SQL Server offers two features: AlwaysOn Availability Groups (AG) and AlwaysOn Failover Cluster Instances (FCI). Both require Windows Server Failover Clustering (WSFC) to be implemented.
An AG is a group of databases that will failover together. You will need several redundant physical nodes with a SQL Server instance installed on each of the nodes to host the availability replicas. Each replica must be on a different node of the same WSFC. In the schematic above, the primary replica is hosted on Node 01, and all the other secondary replicas are eligible for failover when WSFC senses there is a problem.
The way the secondary replicas stay in sync with the primary is by sending transaction logs and redoing the changes. AG supports both asynchronous and synchronous commit mode. The primary replica is eligible for read and write, whereas the secondary replicas are eligible for read only. Backups can be performed on the secondary location.
Immediately, there are benefits with AlwaysOn AG. Recall from earlier that some of the flaws with database mirroring are that a database can only be mirrored to one secondary server and that when failover occurs, each database is mirrored independently. With AG, databases are made redundant in many places, such as Node 02, Node 03, Node 04, and Node 05 in the example above. Database availability support allows up to nine availability replicas.
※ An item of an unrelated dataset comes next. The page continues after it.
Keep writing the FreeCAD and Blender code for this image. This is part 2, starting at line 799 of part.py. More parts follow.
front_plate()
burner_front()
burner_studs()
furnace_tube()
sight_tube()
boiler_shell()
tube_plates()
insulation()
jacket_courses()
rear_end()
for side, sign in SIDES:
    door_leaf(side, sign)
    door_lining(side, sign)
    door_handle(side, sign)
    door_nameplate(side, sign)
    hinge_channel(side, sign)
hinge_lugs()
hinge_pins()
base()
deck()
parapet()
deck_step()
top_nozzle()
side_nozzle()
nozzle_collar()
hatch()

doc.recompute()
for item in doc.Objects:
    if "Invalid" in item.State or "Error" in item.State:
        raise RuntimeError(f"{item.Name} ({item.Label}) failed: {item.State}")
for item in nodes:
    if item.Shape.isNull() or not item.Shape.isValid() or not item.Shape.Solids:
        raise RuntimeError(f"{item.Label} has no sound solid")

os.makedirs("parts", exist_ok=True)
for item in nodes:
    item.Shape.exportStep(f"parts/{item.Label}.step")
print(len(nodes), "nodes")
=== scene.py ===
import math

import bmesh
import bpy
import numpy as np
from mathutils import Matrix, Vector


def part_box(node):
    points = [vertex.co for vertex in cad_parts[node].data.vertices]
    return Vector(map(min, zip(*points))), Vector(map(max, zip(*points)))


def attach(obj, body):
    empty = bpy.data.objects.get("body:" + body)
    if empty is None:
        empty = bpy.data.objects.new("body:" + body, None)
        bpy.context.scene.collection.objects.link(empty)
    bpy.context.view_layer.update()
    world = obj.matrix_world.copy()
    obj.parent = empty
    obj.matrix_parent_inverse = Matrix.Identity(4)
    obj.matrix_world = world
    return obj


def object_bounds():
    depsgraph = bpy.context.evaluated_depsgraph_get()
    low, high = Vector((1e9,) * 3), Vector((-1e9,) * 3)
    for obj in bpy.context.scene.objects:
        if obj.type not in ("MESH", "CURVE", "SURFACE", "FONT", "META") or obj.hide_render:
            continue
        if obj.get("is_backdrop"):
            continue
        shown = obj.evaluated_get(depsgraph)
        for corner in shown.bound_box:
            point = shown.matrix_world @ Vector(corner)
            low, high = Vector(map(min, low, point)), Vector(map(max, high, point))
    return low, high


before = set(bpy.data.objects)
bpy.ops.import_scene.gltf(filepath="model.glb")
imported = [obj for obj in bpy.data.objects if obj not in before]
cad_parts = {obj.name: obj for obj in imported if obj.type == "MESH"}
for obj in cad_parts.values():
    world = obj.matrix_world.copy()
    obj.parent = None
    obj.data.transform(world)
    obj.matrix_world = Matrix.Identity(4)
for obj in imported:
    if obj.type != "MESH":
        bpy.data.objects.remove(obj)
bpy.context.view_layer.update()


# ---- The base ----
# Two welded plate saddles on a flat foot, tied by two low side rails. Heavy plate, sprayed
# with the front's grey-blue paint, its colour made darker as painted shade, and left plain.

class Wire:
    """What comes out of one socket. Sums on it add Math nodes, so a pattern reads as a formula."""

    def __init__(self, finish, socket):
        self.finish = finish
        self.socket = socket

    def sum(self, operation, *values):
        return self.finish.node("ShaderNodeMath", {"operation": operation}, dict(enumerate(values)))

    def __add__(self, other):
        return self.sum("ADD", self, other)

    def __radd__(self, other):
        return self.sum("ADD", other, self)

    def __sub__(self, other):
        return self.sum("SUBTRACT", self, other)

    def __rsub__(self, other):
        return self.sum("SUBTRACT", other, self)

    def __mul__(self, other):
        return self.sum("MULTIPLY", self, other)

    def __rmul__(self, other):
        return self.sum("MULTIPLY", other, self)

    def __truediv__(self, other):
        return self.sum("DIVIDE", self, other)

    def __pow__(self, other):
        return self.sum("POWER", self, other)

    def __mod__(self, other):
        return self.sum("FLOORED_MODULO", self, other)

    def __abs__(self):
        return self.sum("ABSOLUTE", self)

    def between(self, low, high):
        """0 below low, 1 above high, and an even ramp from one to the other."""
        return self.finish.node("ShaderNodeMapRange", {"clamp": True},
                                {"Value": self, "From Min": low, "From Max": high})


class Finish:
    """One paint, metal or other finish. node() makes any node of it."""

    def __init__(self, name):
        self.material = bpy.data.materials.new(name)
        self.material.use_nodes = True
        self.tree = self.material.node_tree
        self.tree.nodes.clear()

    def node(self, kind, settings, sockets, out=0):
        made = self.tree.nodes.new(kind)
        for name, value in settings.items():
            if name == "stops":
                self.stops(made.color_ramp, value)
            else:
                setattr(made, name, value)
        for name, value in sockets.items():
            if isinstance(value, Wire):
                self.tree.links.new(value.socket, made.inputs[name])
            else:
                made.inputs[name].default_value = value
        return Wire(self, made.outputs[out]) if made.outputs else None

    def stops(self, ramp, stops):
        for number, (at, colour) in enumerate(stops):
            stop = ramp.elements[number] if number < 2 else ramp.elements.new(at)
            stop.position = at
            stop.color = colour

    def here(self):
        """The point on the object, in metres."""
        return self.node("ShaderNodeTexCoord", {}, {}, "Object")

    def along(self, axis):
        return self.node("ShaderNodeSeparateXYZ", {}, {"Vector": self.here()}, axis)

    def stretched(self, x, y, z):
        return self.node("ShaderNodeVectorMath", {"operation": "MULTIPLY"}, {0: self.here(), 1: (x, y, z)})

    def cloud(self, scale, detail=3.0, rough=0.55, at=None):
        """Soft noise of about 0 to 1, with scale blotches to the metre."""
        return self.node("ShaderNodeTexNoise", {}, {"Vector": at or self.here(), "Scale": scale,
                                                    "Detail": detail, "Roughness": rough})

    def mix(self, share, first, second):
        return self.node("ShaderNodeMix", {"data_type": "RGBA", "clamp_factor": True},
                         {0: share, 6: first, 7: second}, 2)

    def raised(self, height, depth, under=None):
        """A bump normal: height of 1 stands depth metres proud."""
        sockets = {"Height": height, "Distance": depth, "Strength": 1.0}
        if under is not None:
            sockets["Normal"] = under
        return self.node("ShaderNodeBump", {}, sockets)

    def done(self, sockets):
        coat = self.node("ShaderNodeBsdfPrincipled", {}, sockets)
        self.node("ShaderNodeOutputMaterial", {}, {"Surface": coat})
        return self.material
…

Furthermore, log shipping would be necessary to achieve read-only data on the secondary server. But with AG, read-only data is already accounted for. Read-intensive activities such as reporting can be performed on any of the secondary replicas. Also note that there is not a shared storage constraint.
However, AG can be combined with AlwaysOn FCI to allow server redundancy. An FCI instance may be used to host the availability replicas so that server-level objects such as logins and agent jobs may also be protected. This approach will require shared storage. However, inconveniences such as having to perform reconfigurations for the client apps will be eliminated.